▸ WORK TO BE COMPLETED
Restate the complete material exactly.

::::::::

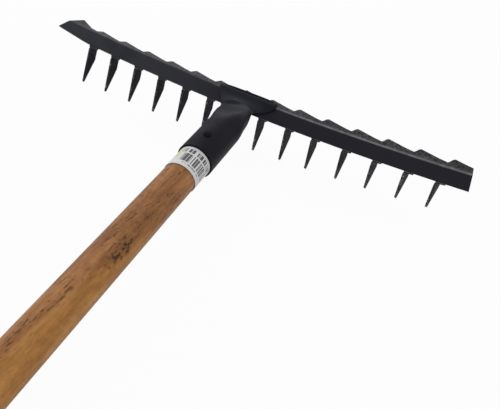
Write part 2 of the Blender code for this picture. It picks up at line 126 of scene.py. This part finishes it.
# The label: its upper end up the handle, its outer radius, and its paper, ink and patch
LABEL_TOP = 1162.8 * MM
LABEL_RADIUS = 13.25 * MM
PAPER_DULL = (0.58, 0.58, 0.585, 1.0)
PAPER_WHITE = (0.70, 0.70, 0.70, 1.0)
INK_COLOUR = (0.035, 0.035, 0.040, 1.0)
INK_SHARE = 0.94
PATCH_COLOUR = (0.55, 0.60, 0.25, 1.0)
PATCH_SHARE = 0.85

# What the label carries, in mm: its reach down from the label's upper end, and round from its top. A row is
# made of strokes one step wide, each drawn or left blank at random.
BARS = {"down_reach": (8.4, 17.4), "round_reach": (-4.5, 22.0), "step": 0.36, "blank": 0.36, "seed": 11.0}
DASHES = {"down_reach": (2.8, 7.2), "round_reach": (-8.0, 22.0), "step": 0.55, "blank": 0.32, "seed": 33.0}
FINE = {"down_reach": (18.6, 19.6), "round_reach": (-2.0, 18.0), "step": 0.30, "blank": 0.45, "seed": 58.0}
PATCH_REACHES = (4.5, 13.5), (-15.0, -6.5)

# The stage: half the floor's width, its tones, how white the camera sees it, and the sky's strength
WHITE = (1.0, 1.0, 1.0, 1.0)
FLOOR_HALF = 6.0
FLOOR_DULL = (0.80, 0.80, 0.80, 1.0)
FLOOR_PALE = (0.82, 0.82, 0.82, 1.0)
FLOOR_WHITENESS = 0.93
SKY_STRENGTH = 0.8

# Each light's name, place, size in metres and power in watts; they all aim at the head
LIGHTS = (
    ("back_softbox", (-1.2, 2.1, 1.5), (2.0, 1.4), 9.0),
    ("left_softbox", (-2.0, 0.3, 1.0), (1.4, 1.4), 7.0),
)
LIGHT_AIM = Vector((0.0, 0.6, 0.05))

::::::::

▸ SOLUTION TO THIS TASK
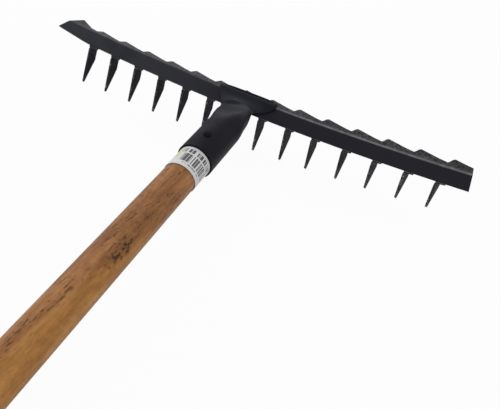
Write part 2 of the Blender code for this picture. It picks up at line 126 of scene.py. This part finishes it.
# The label: its upper end up the handle, its outer radius, and its paper, ink and patch
LABEL_TOP = 1162.8 * MM
LABEL_RADIUS = 13.25 * MM
PAPER_DULL = (0.58, 0.58, 0.585, 1.0)
PAPER_WHITE = (0.70, 0.70, 0.70, 1.0)
INK_COLOUR = (0.035, 0.035, 0.040, 1.0)
INK_SHARE = 0.94
PATCH_COLOUR = (0.55, 0.60, 0.25, 1.0)
PATCH_SHARE = 0.85

# What the label carries, in mm: its reach down from the label's upper end, and round from its top. A row is
# made of strokes one step wide, each drawn or left blank at random.
BARS = {"down_reach": (8.4, 17.4), "round_reach": (-4.5, 22.0), "step": 0.36, "blank": 0.36, "seed": 11.0}
DASHES = {"down_reach": (2.8, 7.2), "round_reach": (-8.0, 22.0), "step": 0.55, "blank": 0.32, "seed": 33.0}
FINE = {"down_reach": (18.6, 19.6), "round_reach": (-2.0, 18.0), "step": 0.30, "blank": 0.45, "seed": 58.0}
PATCH_REACHES = (4.5, 13.5), (-15.0, -6.5)

# The stage: half the floor's width, its tones, how white the camera sees it, and the sky's strength
WHITE = (1.0, 1.0, 1.0, 1.0)
FLOOR_HALF = 6.0
FLOOR_DULL = (0.80, 0.80, 0.80, 1.0)
FLOOR_PALE = (0.82, 0.82, 0.82, 1.0)
FLOOR_WHITENESS = 0.93
SKY_STRENGTH = 0.8

# Each light's name, place, size in metres and power in watts; they all aim at the head
LIGHTS = (
    ("back_softbox", (-1.2, 2.1, 1.5), (2.0, 1.4), 9.0),
    ("left_softbox", (-2.0, 0.3, 1.0), (1.4, 1.4), 7.0),
)
LIGHT_AIM = Vector((0.0, 0.6, 0.05))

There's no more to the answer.